Bisnis.com, MANADO – Pemprov Sulawesi Utara diharapkan dapat terus melakukan diversifikasi komoditas ekspor andalan dan menggenjot penyarapan anggaran agar mendorong pertumbuahan ekonomi di Bumi Nyiur Melambai pada triwulan III dan IV tahun ini.
Pasalnya, pertumbuhan ekonomi Sulut Triwulan II/2017 yang tercatat sebesar 5,80% (yoy), mengalami perlambatan dibandingkan triwulan sebelumnya yang mampu mencapai sebesar 6,43% (yoy).
Soekowardjojo, Kepala Perwakilan Bank Indonesia Provinsi Sulawesi Utara mengatakan bahwa hal itu cukup mengkhawatirkan. "Karena terdapat perlambatan hingga sebesar 0,63%, yang tentu bagi pelaku ekonomi, angka ini tentu cukup besar," ujarnya, di sela-sela Seminar Perkembangan dan Outlook Perekonomian Sulut 2017, di Manado, akhir pekan lalu.
Menurutnya meskipun pertumbuhan ekonomi Sulut itu masih lebih tinggi ketimbang pertumbuhan ekonomi nasional triwulan II/2017 yang tumbuh sebesar 5,01% (yoy). Namun, pertumbuhan Sulut tersebut masih lebih rendah dari pada periode sama 2016 sebesar 6,15% (yoy).
Soekowardjojo pun mengakui bahwa realisasi pertumbuhan ekonomi triwulan kedua tersebut berada di luar perkiraan sebelumnya. Pihaknya menilai itu disebabkan oleh terkontraksinya konsumsi pemerintah dan kinerja ekspor.
Menurutnya terjadinya kontraksi ekspor sejalan dengan melambatnya harga komoditas dunia. Selain itu, konsumsi pemerintah yang di luar perkiraan sejalan dengan upaya meningkatkan efisiensi dan perbaikan alokasi penggunaan anggaran pemerintah.
“Konsumsi pemerintah menurun seiring dengan rendahnya realisasi belanja pemerintah nonmodal pada triwulan kedua 2017 dari pada periode sama 2016, serta pembayaran gaji ke-13 yang bergeser ke Juli [sudah masuk triwulan III],” ujarnya.
Sementara itu, penurunan kinerja ekspor, terutama dipengaruhi oleh menurunnya harga Coconut Oil (CNO) yang merupakan komoditas utama ekspor Sulut, dari 1.701 dolar AS per MT pada triwulan satu menjadi 1.627 dolar AS per MT pada triwulan dua 2017.
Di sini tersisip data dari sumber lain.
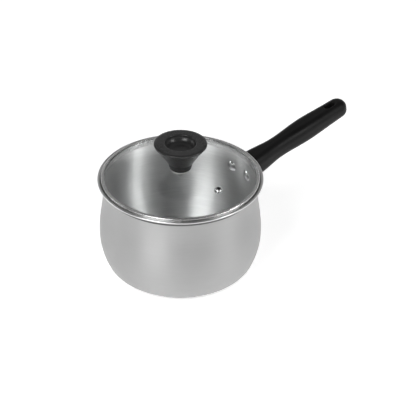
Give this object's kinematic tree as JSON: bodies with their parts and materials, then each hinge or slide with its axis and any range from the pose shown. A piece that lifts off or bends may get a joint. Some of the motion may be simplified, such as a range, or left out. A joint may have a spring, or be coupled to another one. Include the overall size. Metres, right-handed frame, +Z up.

"Inilah kendalanya apabila tergantung hanya pada satu jenis komoditas ekspor di sini (minyak kelapa). Secara volume sih sama, tapi secara harga yang jatuh, sehingga cukup berpengaruh. Maka, diversifikasi komoditas ekspor harus terus didorong agar apabila hal seperti ini terjadi dapat tertopang oleh komoditas yang lainnya," ujarnya.
Kepala Ekonom PT Bank Central Asia (BCA) Tbk., David Sumual menambahkan bahwa persoalan kalsik yang sering terjadi dibanya daerah memang rendahnya serapan anggaran pada semester dua, dan baru akan mulai meningkat pada semester tiga dan empat.
"Dibanyak daerah serapan anggaran memang di triwulan ketiga. Ini juga berkaitan dengan perencanaan yang ada di daerah tersebut. Sebaiknya memang harus dipikirkan sejak tahun sebelumnya secara dini," ujarnya.
Selain itu, pihaknya berharap untuk ke depan dorongan dari swasta haru lebih percaya diri untuk ekspansi karena ke depan peran dari pemerintah sedikit berkurang.
"Kalau dilihat dari defisit anggaran dari tahun ini sebesar 2,67% menjadi 2,19% pada 2018, artinya dorongan dari sisi fiskal berkurang sehingga dari sisi swasta harus didorong agar lebih percaya diri untuk ekspansi," ujarnya.